Rosa Parks

By: Will Heye - 7th period

"The First Lady of the Civil Rights"

Rosa Parks is one of the most famous rebels in American history. A small African American woman, she sparked the civil rights' movement by refusing to move seats on a bus in Montgomery, Alabama. African Americans everywhere boycotted the bus and this movement spread all across the South. The 1960's were a very rough time for African Americans because of segregation and they found hope in Rosa Parks.
ROSA PARKS (MOTHER OF CIVIL RIGHTS)

Rosa Parks' Civil Disobediance is One of a Kind

Rosa Parks is one who displayed civil disobedience by standing up for what she believed in, by not standing up. She was tired of the oppression she faced from the government and society in general and she had had enough. Her actions relate very closely to Thoreau's "Civil Disobedience" which is where he states, "A wise man will not but leave the right to the mercy of chance, nor wish it to prevail through the power of the majority." Thoreau means that the smart man or woman will do something to fix the problem instead of relying on society to help. Rosa Parks took matters into her own hands and resisted by herself, which then brought others to do the same.

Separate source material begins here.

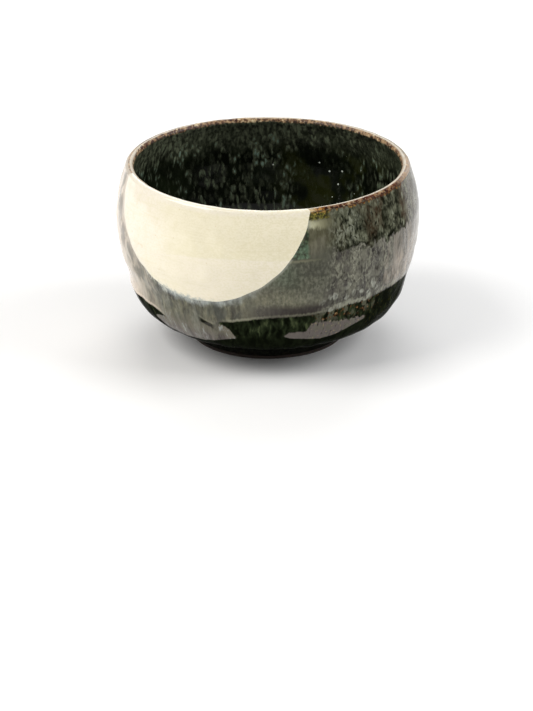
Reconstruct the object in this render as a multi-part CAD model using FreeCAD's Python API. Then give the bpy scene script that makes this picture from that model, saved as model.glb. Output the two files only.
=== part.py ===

Thoreau then goes on to say, "...if one HONEST man, in the State of Massachusetts, ceasing to hold slaves, were actually to withdraw from this co-partnership, and be locked up in the county jail therefor, it would be the abolition of slavery in America. For it matters not how small the beginning may seem to be: what is once well done is done forever." Rosa Parks stood up for her race and culture and demanded respect, and after her arrest, many others were inspired to do the same. The Civil Rights movement started off small, but grew tremendously. Rosa Parks' civil disobedience is one that is rare to find nowadays. She and Thoreau both have taught people to stand up for what they believe in.